[2] ANT385 Foraging to Food Production
Undergraduate course, Emory University, Spring, 2020
Instructor: Jessica Cook Hale
Course Description: The evolution of subsistence practices, from foraging to food production, constitutes one of the “Big Questions” in archaeology and paleoanthropology. What we eat, how we get it, and how we eat it, result in significant biocultural effects on individual, cultural groups, and our species as a whole. In this course, we will examine current ways that archaeologists interpret explanations and implications of subsistence systems, with a specific focus on the shift from foraging to farming. This transition began over 14,000 years ago, and in some places, is still ongoing. Not only did it occur at different times in different regions, it also occurred for different reasons. There is no one reason why human groups adopted agriculture, and no one timescale for that adoption.
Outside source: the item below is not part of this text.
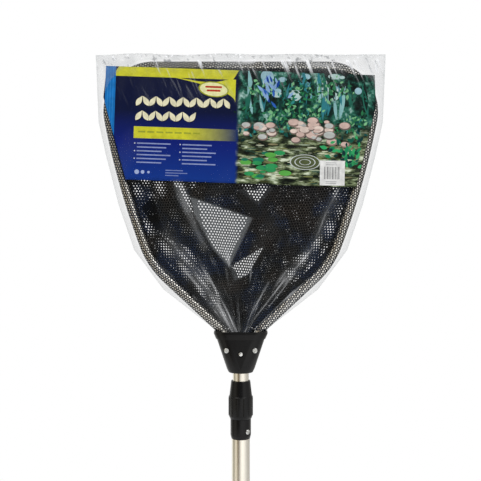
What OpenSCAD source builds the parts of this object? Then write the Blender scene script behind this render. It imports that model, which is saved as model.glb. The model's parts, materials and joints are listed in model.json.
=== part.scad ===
/* [Handle] */
// Outer diameter of the outer pole tube
outer_tube_d = 25; // [24:0.5:27]
// Wall thickness of the outer pole tube
outer_tube_wall = 1.2; // [1:0.1:1.2]
// Outer diameter of the inner pole tube
inner_tube_d = 22.2; // [22:0.1:22.3]
// Wall thickness of the inner pole tube
inner_tube_wall = 1.1; // [0.9:0.1:1.4]
// Bare length of the outer tube between the grip and the lock
bare_len = 320; // [300:10:600]
// Length of the hand grip
grip_len = 140; // [100:10:180]
// Diameter of the hand grip
grip_d = 31; // [30:0.5:34]
// Radius of the hanging hole in the end cap
hang_hole_r = 5; // [3:0.5:6]

/* [Twist lock] */
// Length of the twist lock from end to end
lock_len = 79.4; // [79:0.2:84]
// Diameter of the sleeve that is screwed to the outer tube
lock_sleeve_d = 28.3; // [28:0.1:30]
// Diameter over the ribs of the twist nut
nut_d = 34.6; // [34:0.2:38]
// Number of grip ribs around the nut
nut_ribs = 12; // [8:1:18]
// Bare length of the inner tube between the lock and the yoke
neck_gap = 12; // [12:1:60]

/* [Yoke] */
// Width of the yoke's lip
yoke_lip_w = 74.5; // [74:0.5:80]
// Depth of the yoke's lip from front to back
yoke_lip_depth = 39; // [38:0.5:42]
// Height of the yoke below its lip plane
yoke_h = 53.8; // [52:0.2:60]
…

There are, however, some general themes that we will, over the course of the semester, identify and examine closely. For example: How do we understand foraging behaviors? How do foraging behaviors differ across ecological contexts? What concepts from ecology are most useful for framing these behaviors? Are these concepts always a good fit for human behaviors? What about the element of choice, agency, historical practice? How did the shift to food production differ across the world? How do these differences connect to ecology? Other forces? What are the health implications for transitioning from foraging to farming? Are they still with us today? How does this trend in human evolution fit into the wider context of modern climate change? Are modern farming practices sustainable, or not? What are the potential implications for our modern situation in the second decade of the 21st century?
My role: I delivered a guest lecture titled “Ohalo II: A 23,000-Year-Old Basecamp on the Shore of Lake Kinneret, Israel”.